DATASET CONTENT:
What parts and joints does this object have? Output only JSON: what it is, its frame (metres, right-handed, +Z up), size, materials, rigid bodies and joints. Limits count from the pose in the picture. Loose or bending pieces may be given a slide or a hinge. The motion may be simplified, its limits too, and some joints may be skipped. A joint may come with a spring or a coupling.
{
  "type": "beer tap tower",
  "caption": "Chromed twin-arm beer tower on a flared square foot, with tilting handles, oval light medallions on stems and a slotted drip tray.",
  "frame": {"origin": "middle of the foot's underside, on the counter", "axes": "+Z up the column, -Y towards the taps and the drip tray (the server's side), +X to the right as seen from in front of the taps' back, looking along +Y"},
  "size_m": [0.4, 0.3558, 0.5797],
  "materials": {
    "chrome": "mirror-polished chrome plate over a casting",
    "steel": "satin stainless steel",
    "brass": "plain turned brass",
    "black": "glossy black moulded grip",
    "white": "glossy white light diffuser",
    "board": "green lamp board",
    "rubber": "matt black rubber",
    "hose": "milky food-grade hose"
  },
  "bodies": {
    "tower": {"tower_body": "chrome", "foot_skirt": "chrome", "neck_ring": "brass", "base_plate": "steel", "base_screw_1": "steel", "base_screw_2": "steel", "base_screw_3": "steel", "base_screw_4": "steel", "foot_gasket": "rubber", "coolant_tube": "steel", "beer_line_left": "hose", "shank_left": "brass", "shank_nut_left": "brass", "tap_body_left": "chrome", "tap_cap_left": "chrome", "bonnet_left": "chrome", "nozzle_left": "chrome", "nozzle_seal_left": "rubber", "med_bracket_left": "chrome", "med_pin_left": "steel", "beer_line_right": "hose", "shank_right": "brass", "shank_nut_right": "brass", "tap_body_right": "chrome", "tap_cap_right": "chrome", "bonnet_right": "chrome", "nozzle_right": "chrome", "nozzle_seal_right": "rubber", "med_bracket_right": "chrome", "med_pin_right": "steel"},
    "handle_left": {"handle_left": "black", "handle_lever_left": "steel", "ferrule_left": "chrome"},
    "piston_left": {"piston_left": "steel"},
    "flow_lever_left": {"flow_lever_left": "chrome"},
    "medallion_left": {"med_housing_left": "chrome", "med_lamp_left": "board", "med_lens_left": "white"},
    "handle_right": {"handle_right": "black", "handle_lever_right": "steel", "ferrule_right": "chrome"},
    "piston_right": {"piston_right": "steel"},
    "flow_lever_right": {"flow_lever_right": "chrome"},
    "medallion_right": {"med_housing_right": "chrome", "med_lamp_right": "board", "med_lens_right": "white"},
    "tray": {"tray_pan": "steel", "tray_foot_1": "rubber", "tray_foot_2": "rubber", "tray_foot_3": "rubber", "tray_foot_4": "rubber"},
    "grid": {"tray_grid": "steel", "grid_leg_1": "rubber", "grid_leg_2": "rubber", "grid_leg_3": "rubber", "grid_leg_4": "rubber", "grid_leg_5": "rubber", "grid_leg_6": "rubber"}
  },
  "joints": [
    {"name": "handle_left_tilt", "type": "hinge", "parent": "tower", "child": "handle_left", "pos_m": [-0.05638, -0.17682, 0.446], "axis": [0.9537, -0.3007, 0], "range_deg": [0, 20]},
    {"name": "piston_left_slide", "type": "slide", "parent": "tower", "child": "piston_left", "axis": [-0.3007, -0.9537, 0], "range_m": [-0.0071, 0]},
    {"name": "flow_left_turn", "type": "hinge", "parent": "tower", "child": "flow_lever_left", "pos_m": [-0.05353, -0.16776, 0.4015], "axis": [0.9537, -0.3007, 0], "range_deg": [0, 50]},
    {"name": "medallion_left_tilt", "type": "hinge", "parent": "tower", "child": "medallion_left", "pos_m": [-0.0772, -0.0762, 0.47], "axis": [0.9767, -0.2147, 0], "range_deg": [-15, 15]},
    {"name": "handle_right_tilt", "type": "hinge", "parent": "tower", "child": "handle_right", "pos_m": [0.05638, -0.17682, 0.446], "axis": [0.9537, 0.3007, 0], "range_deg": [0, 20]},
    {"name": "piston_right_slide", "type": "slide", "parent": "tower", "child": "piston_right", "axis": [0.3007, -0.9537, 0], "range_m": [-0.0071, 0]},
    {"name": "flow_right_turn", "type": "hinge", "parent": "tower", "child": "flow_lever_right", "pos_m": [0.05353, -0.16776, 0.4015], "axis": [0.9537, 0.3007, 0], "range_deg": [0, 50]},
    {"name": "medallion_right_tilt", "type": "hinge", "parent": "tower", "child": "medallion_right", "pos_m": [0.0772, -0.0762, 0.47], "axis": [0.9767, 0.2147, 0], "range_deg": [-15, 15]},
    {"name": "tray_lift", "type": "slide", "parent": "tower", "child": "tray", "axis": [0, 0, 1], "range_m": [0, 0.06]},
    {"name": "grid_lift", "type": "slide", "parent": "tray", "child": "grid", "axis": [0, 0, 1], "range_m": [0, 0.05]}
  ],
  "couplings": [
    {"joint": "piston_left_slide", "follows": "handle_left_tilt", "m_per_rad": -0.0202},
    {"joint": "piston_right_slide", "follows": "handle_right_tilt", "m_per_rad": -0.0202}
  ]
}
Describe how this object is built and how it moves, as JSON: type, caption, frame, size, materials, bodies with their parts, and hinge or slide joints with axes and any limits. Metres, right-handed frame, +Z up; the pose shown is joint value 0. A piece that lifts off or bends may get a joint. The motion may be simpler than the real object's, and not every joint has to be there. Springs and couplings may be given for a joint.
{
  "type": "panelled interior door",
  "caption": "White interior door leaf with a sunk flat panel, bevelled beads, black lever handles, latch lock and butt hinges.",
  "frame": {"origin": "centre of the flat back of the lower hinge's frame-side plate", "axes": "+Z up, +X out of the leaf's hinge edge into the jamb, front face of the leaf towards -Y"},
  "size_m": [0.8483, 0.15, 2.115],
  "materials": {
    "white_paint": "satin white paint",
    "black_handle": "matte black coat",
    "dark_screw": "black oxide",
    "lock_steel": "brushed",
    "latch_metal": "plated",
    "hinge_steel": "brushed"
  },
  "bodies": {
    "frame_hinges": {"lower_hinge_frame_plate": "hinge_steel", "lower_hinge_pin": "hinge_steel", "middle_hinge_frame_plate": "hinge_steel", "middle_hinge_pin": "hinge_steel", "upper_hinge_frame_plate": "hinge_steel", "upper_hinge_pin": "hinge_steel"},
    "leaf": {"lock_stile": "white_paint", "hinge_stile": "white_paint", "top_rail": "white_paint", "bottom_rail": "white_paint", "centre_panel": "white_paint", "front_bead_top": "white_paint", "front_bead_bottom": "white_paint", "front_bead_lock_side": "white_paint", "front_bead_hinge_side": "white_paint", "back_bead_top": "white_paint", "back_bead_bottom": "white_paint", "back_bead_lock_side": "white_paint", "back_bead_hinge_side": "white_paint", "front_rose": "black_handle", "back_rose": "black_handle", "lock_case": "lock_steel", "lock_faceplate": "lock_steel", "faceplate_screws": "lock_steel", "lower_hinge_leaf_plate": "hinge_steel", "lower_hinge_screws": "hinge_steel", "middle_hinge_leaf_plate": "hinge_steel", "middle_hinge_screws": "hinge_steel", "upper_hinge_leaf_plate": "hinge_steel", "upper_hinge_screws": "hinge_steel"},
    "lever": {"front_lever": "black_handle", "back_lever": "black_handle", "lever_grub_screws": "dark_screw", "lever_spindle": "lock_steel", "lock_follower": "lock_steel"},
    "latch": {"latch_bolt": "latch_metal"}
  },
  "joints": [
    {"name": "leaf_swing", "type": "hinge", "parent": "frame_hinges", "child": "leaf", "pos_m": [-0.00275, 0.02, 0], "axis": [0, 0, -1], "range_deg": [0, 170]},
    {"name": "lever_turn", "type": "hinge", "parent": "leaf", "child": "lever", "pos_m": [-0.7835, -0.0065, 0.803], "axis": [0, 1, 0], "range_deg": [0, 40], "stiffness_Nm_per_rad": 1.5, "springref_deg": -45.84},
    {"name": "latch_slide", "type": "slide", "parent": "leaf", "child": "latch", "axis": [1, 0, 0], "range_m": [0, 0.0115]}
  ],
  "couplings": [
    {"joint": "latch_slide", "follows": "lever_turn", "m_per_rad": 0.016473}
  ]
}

YOUR OBJECTIVE: Report the number of lines above containing the word "caption", with no other text.

CORRECT OUTPUT: 3